The Turing Test is just one of the many possible evidences for intelligence, and certainly not a perfect definition of intelligence. Shane Legg’s goal-based definition of intelligence states that intelligence measures an agent’s ability to achieve goals in a wide range of environments. After all, to successfully achieve our goals, we have to use our reasoning, problem solving skills, draw conclusions from our experiences and so on. Missing any of these mental abilities would make us less likely to successfully deal with wide range of environments.

Legg treats intelligence as an effect of these capacities instead of as a result of having these set of capacities.

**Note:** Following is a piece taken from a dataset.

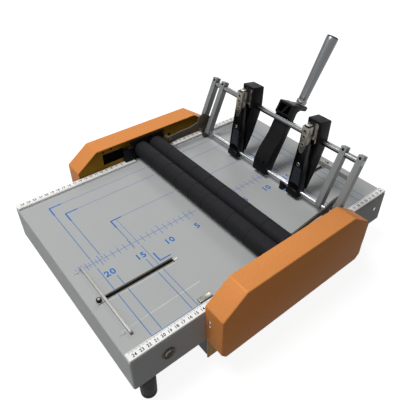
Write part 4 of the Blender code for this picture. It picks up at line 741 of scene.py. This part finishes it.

Machines may have capacity for knowledge, but under this definition of intelligence, they have to use knowledge effectively for various purposes.

Legg’s general definition of intelligence, however, raises another series of questions on external and internal goals; for example, if the external goal of living organism is to reproduce, would that mean that the organism that can produce the most offspring is the most intelligent being on Earth? Also, how can we tell a system’s internal goal? This working definition is just another example of the difficulty of developing a good definition of intelligence.

Turing’s projection of the future

Turing Test failed to provide a definition of intelligence, but can still be used as a good indicator for intelligence despite its various faults. Turing himself thought that by the year 2000, computers would be able to pass the Turing Test within five minutes of questioning. Sadly, our current AI systems are far from being able to pass a Turing test. As Legg puts it:

Simply restricting the domain of conversation in the Turing test to make the test easier, as is done in the Loebner competition (Loebner, 1990), is not sufficient.

The goal of AI research shouldn’t be to pass the Turing Test; to me, the Turing Test seems more like a thought-experiment to convince people during the early 20th century of the chances of intelligent machines achieving consciousness and intelligent behavior. But that’s just my opinion.